Conclusion: From Paper Clipboards to Real-Time Field Intelligence
The transition from paper-based, radio-dispatched field operations to mobile-connected, GPS-tracked workforce management represents one of the highest-impact operational improvements available to municipal operations teams. The technology exists—74% of progressive municipalities have already integrated mobile workforce tools, cloud-based CMMS platforms eliminate legacy system constraints, and offline-capable apps ensure field crews are never disconnected from the digital workflow. The challenge isn't technological; it's organizational. Change management requires sustained leadership commitment, hands-on field crew training, and patience as workers accustomed to clipboards and radios adapt to smartphones and tablets.
For emergency operations within municipal portfolios, the stakes are particularly high. Response time directly impacts public safety during water main breaks and sewer overflows, crew coordination determines whether multi-department emergencies are resolved in hours or days, and documentation completeness protects against regulatory exposure and liability.

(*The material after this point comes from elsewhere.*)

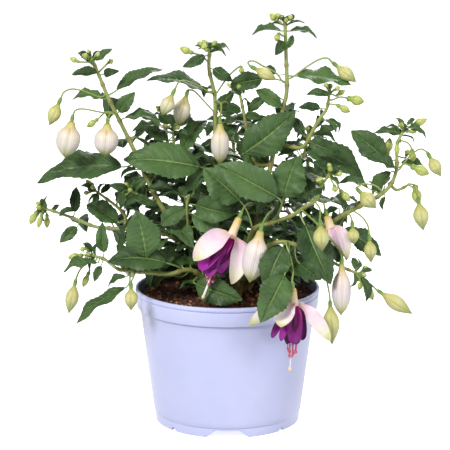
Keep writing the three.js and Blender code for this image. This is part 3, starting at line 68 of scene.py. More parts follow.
# The stems in the front view, as the solids have them: the base on the soil [x, y], the radii at foot and
# tip, the route and its branches. A leaf is [base across, down, tip across, down, width, how far behind
# its stem, how much further back its tip], and then where it joins the stem, if that isn't at its base.
# A stalk is [the large bud's name, path, bud's top across, down, tip across, down, width, depth].
# Pairs are the leaves that grow by rule: [pairs, from and to which share of the stem, blade's length]
STEMS = [
  {
    "name": "stem_left_tall", "base": [-9, -3], "radius": [2.2, 1.1],
    "route": [[205, 272, -3], [191, 246, -2], [175, 226, 0], [154, 193, 4], [133, 148, 8],
      [109, 99, 10], [100, 78, 10], [91, 57, 10]],
    "branches": [
      {"radius": [1.3, 0.9], "route": [[188, 233, -12], [187, 207, -22], [189, 195, -24]], "bare": True},
      {"radius": [1.2, 0.9], "route": [[152, 201, 0], [141, 196, -6], [130, 191, -9]]},
    ],
    "leaves": [
      [122, 167, 34, 180, 27, -4, 10], [125, 118, 163, 120, 10, -3, -6], [103, 99, 71, 95, 12, 0, -4],
      [119, 112, 135, 92, 18, -4, -6], [117, 90, 163, 67, 13, 2, 8], [97, 72, 71, 74, 12, -2, -6],
      [104, 74, 117, 71, 11, -2, -8], [95, 60, 112, 48, 10, 0, -4], [90, 62, 77, 49, 9, 2, 5],
      [128, 190, 109, 185, 11, 0, -4], [133, 189, 144, 178, 9, -1, -4], [122, 193, 121, 208, 11, -2, -8],
      [136, 196, 155, 206, 12, -2, -8], [186, 209, 157, 226, 17, 2, 4],
      [196, 205, 236, 214, 25, -3, -8], [193, 214, 222, 236, 20, -2, -6], [172, 212, 142, 204, 15, 6, 6],
    ],
    "stalks": [
      ["bud_left_end", [[100, 97], [83, 91], [72, 89], [64, 92]], 61, 98, 50, 124, 14, 2],
      ["bud_left_outer", [[115, 114], [100, 112], [84, 109], [76, 110]], 73, 115, 65, 156, 25, -14],
      ["bud_left_inner", [[120, 119], [113, 112]], 108, 117, 105, 155, 25, -12],
      [None, [[114, 113], [106, 112]], 98, 119, 87, 127, 7, 4],
      [None, [[92, 62]], 79, 62, 70, 58, 6, 4],
      [None, [[99, 72]], 108, 63, 113, 60, 6, 14],
    ],
    "pairs": [4, 0.28, 0.9, 38],
  },
  {
    "name": "stem_centre_left", "base": [-4, 9], "radius": [2.2, 1.1],
    "route": [[222, 250, 12], [219, 200, 14], [216, 150, 16], [215, 100, 16], [213, 87, 16],
      [209, 68, 14], [210, 47, 12]],
    "branches": [
      {"radius": [1.4, 0.9], "route": [[196, 176, 20], [176, 150, 22], [173, 129, 22]]},
    ],
    "leaves": [
      [200, 167, 122, 158, 35, -14, -6], [205, 92, 146, 80, 13, -2, -4], [205, 56, 182, 67, 13, -2, -6],
      [206, 50, 194, 44, 6, 0, 3], [213, 49, 232, 46, 7, 0, 4], [213, 69, 233, 81, 15, -2, -6],
      [218, 110, 234, 92, -17, 2, 6], [219, 112, 241, 109, 12, 4, 6], [170, 124, 158, 110, 13, 0, 4],
      [177, 126, 192, 112, 13, 0, 4], [183, 150, 206, 116, 19, 4, 6], [168, 140, 142, 126, 15, 4, 6],
      [217, 138, 242, 125, 16, 4, 6],
    ],
    "stalks": [
      ["bud_top_left", [[211, 93], [199, 86], [186, 81], [179, 82]], 175, 89, 163, 114, 15, -4],
      ["bud_top_behind", [[214, 112], [204, 101], [194, 91]], 188, 90, 178, 124, 18, 12],
      ["bud_centre", [[216, 101], [221, 104], [221, 111]], 220, 117, 220, 163, 19, -9],
      ["bud_centre_behind", [[218, 104], [226, 102], [230, 108]], 229, 114, 230, 140, 11, 30],
      [None, [[216, 94], [227, 78], [236, 69]], 241, 66, 242, 74, 6, 8],
      [None, [[208, 62], [202, 56]], 193, 53, 180, 48, 8, 6],
      [None, [], 207, 51, 202, 43, 7, 2],
    ],
    "pairs": [5, 0.25, 0.88, 40],
  },
  {
    "name": "stem_centre_right", "base": [5, 3], "radius": [2.3, 1.1],
    "route": [[250, 250, -4], [262, 200, -8], [272, 160, -8], [283, 108, -4], [286, 97, -3],
      [287, 82, -2], [286, 53, 0], [285, 20, 0]],
    "branches": [
      {"radius": [1.5, 0.9], "route": [[292, 147, -14], [304, 146, -18], [314, 128, -18],
        [321, 117, -18], [327, 108, -18], [330, 90, -18]]},
      {"radius": [1.4, 0.9], "route": [[254, 160, 4], [244, 114, 6], [239, 90, 6]]},
    ],
    "leaves": [
      [244, 153, 296, 111, 36, -14, -6], [262, 79, 227, 86, 18, 4, 6, 287, 82],
      [276, 74, 264, 65, 9, 0, 4], [281, 107, 254, 88, 17, -3, 4],
      [265, 97, 247, 113, 13, 8, 4, 285, 100],
      [241, 112, 224, 104, 12, 0, 4], [246, 114, 263, 118, 11, -1, -4], [281, 31, 251, 33, 8, 0, -5],
      [290, 31, 319, 33, 8, 0, -5], [284, 42, 276, 54, 14, -3, -8], [288, 48, 293, 34, 8, 0, 3],
      [297, 76, 352, 85, 16, -3, -8], [310, 142, 342, 154, 22, -3, -8], [305, 149, 366, 178, 28, 4, 6],
      [320, 108, 298, 107, 11, 0, -4], [328, 95, 306, 92, 10, 0, -3],
      [303, 135, 295, 116, 13, 6, 5, 310, 135],
      [268, 166, 234, 142, 24, 6, 6], [277, 150, 306, 143, 15, 4, 6],
      [286, 20, 296, 14, 7, 0, 3], [239, 93, 230, 84, 7, 0, 3],
    ],
    "stalks": [
      ["bud_top_yellow", [[283, 82], [276, 73], [263, 66], [254, 61], [248, 62]],
        250, 66, 275, 79, 12, -12],
      ["bud_top_right", [[291, 78], [305, 68], [318, 60], [327, 58]], 332, 62, 355, 81, 14, -8],
      ["bud_front_white", [[265, 206], [274, 208], [268, 214]], 262, 224, 250, 281, 24, -70],
      [None, [[282, 24]], 278, 21, 270, 14, 8, 2],
      [None, [[283, 36]], 279, 33, 276, 41, 7, -6],
      [None, [[332, 100], [340, 97]], 347, 98, 364, 102, 11, -20],
      [None, [[330, 104]], 337, 105, 350, 112, 8, -23],
      [None, [[331, 94]], 336, 96, 345, 90, 6, -14],
    ],
    "pairs": [5, 0.22, 0.9, 40],
  },
  {
    "name": "stem_right_far", "base": [12, -3], "radius": [2.2, 1.0],
    "route": [[275, 262, -18], [310, 235, -28], [345, 214, -34], [383, 193, -38], [396, 172, -38],
      [397, 145, -36], [404, 130, -34]],
    "branches": [
      {"radius": [1.2, 0.8], "route": [[397, 190, -34], [410, 184, -32]]},
    ],
    "leaves": [
      [384, 158, 351, 130, 25, -2, -4], [394, 167, 366, 155, 14, 0, -4], [400, 134, 374, 131, 10, 0, -4],
      [408, 128, 428, 136, 7, 0, -4], [401, 163, 430, 172, 11, 4, 4], [391, 172, 368, 195, 14, 5, 6],
      [368, 188, 337, 180, 9, -2, -3, 380, 195], [385, 197, 381, 210, 6, -2, -4],
      [343, 230, 382, 256, 20, 8, 6, 350, 211],
      [404, 127, 396, 116, 6, 0, 3], [407, 125, 416, 117, 6, 0, 3],
    ],
    "stalks": [
      ["bud_right_upper", [[384, 194], [376, 186], [364, 184]], 356, 188, 375, 207, 16, -46],
      ["bud_right_low_a", [[346, 214], [350, 215]], 352, 221, 354, 243, 12, -46],
      ["bud_right_low_b", [[352, 210], [362, 217], [368, 226]], 369, 234, 371, 261, 13, -40],
      ["bud_far_upper", [[400, 167], [410, 156], [420, 149]], 427, 152, 440, 175, 13, -42],
      ["bud_far_pair", [[409, 185], [413, 188]], 418, 197, 423, 229, 16, -44],
      [None, [[399, 170], [404, 164]], 411, 166, 429, 174, 11, -46],
      [None, [[411, 184]], 415, 185, 418, 204, 11, -26],
      [None, [[399, 140], [408, 143]], 412, 149, 413, 162, 8, -34],
      [None, [], 397, 141, 397, 156, 6, -42],
      [None, [[397, 168], [389, 163]], 387, 156, 390, 138, 9, -28],
      [None, [[405, 130]], 411, 126, 427, 119, 8, -30],
      [None, [[405, 158]], 406, 156, 409, 150, 7, -27],
    ],
    "pairs": [3, 0.3, 0.85, 36],
  },
  {
    "name": "stem_right_middle", "base": [9, -13], "radius": [2.1, 1.0],
    "route": [[251, 234, -30], [271, 223, -36], [291, 216, -42], [306, 206, -46], [316, 200, -48],
      [320, 188, -48], [331, 172, -48]],
    "branches": [],
    "leaves": [
      [239, 200, 203, 168, 33, -6, -2, 251, 231], [277, 197, 216, 164, 33, -8, -4, 271, 223],
      [284, 197, 298, 156, 34, -6, -2, 274, 222], [305, 225, 331, 285, 31, -6, -14],
      [332, 176, 313, 160, 20, 8, 6], [333, 174, 341, 164, 8, 0, 3], [322, 190, 308, 193, 9, -1, -5],
    ],
    "stalks": [
      ["bud_right_white", [[302, 210], [316, 223], [329, 237], [339, 250]], 342, 257, 341, 314, 19, -58],
      ["bud_right_green", [[316, 203], [320, 209], [320, 214]], 320, 219, 322, 250, 16, -73],
      [None, [[320, 186]], 321, 183, 318, 177, 8, -54],
      [None, [[329, 176]], 334, 185, 336, 192, 7, -52],
      [None, [[331, 178], [336, 182]], 340, 190, 350, 201, 8, -46],
    ],
    "pairs": [2, 0.3, 0.8, 36],
  },
  {
    "name": "stem_right_low", "base": [4, -20], "radius": [2.1, 0.9],
    "route": [[247, 262, -44], [266, 247, -54], [285, 242, -60], [312, 252, -58], [340, 266, -52],
      [359, 274, -48]],
    "branches": [],
    "leaves": [
      [283, 247, 265, 290, 28, -8, -12], [284, 276, 260, 323, 31, -20, -14, 290, 243],
      [300, 264, 322, 280, 18, -6, -8, 296, 246], [361, 277, 369, 302, 11, -2, -8],
      [340, 262, 334, 245, 12, 3, 6], [357, 270, 352, 256, 9, 2, 5], [362, 272, 374, 268, 6, 0, 3],
    ],
    "stalks": [
      ["bud_right_low", [[314, 257], [325, 276], [329, 292]], 330, 300, 332, 343, 17, -64],
      ["bud_low_end", [[360, 277], [369, 283]], 377, 290, 411, 313, 15, -54],
      [None, [[360, 277]], 366, 283, 373, 300, 8, -40],
      [None, [[357, 275]], 362, 280, 359, 290, 6, -54],
    ],
    "pairs": [2, 0.3, 0.75, 34],
  },
  {
    "name": "stem_left_middle", "base": [-15, 7], "radius": [2.1, 0.9],
    "route": [[205, 262, 10], [194, 250, 12], [178, 241, 16], [159, 231, 20], [128, 229, 26],
      [97, 227, 32], [76, 219, 36], [53, 211, 38], [42, 208, 39]],
    "branches": [
      {"radius": [1.3, 0.8], "route": [[125, 216, 26], [116, 206, 24], [100, 194, 22], [94, 190, 22]]},
    ],
    "leaves": [
      [77, 227, 59, 243, 15, -3, -6], [60, 216, 76, 208, 8, -3, -3], [75, 212, 76, 185, 14, 0, 5],
      [118, 222, 84, 201, 20, 4, 8], [95, 191, 80, 184, 7, 0, 3], [101, 193, 113, 183, 8, 2, 4],
      [98, 194, 92, 205, 8, -2, -4], [47, 207, 40, 197, 7, 0, 3], [52, 212, 60, 203, 6, 2, 3],
    ],
    "stalks": [
      [None, [], 37, 211, 30, 224, 8, 36],
      [None, [], 42, 213, 38, 228, 6, 33],
      [None, [[44, 209]], 47, 214, 47, 228, 7, 42],
      [None, [], 93, 187, 86, 180, 6, 24],
    ],
    "pairs": [4, 0.25, 0.9, 34],
  },
  {
    "name": "stem_left_low", "base": [-10, -16], "radius": [2.1, 0.9],
    "route": [[198, 274, -28], [186, 270, -34], [170, 274, -38], [152, 273, -40], [132, 271, -38],
      [118, 269, -36], [104, 259, -32], [90, 255, -30]],
    "branches": [],
    "leaves": [
      [146, 256, 136, 210, 34, -6, -6, 149, 272], [166, 263, 107, 262, 25, -8, -8, 184, 269],
      [104, 252, 102, 222, 16, -1, -2], [97, 263, 61, 268, 9, -4, -6], [125, 288, 76, 325, 12, -6, -8],
      [101, 266, 94, 282, 10, -4, -6], [126, 277, 106, 286, 8, 4, 6], [196, 284, 243, 300, 26, -14, -14],
      [93, 251, 82, 241, 7, 0, 3], [160, 268, 176, 244, 18, 6, 10],
    ],
    "stalks": [
      ["bud_low_left_outer", [[96, 260], [88, 262], [80, 270]], 76, 279, 69, 312, 14, -34],
      ["bud_low_left_inner", [[134, 274], [134, 276]], 131, 282, 131, 309, 14, -60],
      [None, [[89, 255]], 83, 255, 68, 258, 8, -26],
      [None, [[91, 260]], 89, 272, 83, 287, 7, -26],
      [None, [[90, 254]], 86, 248, 80, 250, 6, -34],
    ],
    "pairs": [3, 0.3, 0.85, 36],
  },
]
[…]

Municipalities that master mobile workforce management gain operational advantage through lower costs, faster response, and field data completeness that enables data-driven capital planning. Those that continue dispatching field crews with paper work orders—responding to emergencies without crew location data, making staffing decisions without productivity metrics—will find themselves increasingly vulnerable in an environment where aging infrastructure and skilled workforce shortages make proactive field management not just desirable but essential for maintaining public trust.